Here is what a smart person would have done. A) Asked the woman who has lessons after me if she would have switched times with me so I could warm up. She was RIGHT THERE, I could have asked… or B) told my coach to forget it, I’d pay him for the lesson but we either needed to quit or slow way down and just work on some really easy, basic stuff.

But instead, I just kept going in a blur of brain panic and blinding (ha!) pain because I didn’t want to be wimpy and have my needs be too overly “special” (barf) and so thus reignited my stupid shin splint pain. After the lesson, I had to get off the ice immediately and recover with skates off. I thought I would just take a break and maybe go pay for a public session so I could skate past the Hooky Club time, but when I got back on the ice, the pain was still dizzying. I even almost contemplated Uber-ing home because I thought I may die on the walk, but the billion dollar price tag encouraged me to tough out the walk. I ended up just getting back on the train after almost maybe 40 minutes of skating.

Ok, but WTF, Shins? Can’t we be friends again? I know at 47, I am not going to do as well as I used to. I know that it is more important to warm up and all that. But, really? I can’t let my illustrious ice skating career be killed by shin splints, can I? How stupid. Here is a video of a 95 year old man that skates twice a week. If he can do this, I should be able to do this, right? I’m nearly half his age! (Seriously, this is pretty cool, though.)

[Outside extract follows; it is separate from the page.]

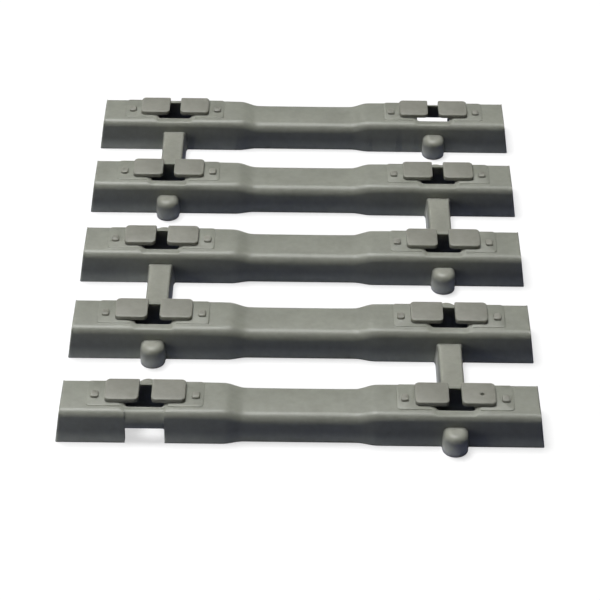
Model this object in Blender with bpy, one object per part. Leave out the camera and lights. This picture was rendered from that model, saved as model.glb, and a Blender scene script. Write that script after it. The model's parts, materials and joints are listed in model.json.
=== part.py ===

So, I’ve iced them. I stayed off of them for the rest of the day yesterday. Today, I went back to the Dr. Jo videos and did those series of stretches and exercises. They have improved a lot today. But I’m wondering if its something more. My skates? My orthotics? A more mechanical injury?  Should I stop with lessons for a while? Should I stop skating for a while? I am completely confused as to whether I am over or under doing it. Do I actually have to go to the doctor over this? Annoying. I did go to a podiatrist years ago for my plantar fasciitis issue (which seems to be no longer a problem once I put orthotics in my skates) but I never had this much of a shin splint issue before. Someone said to try compression sleeves? I’m getting very high maintenance in my old age.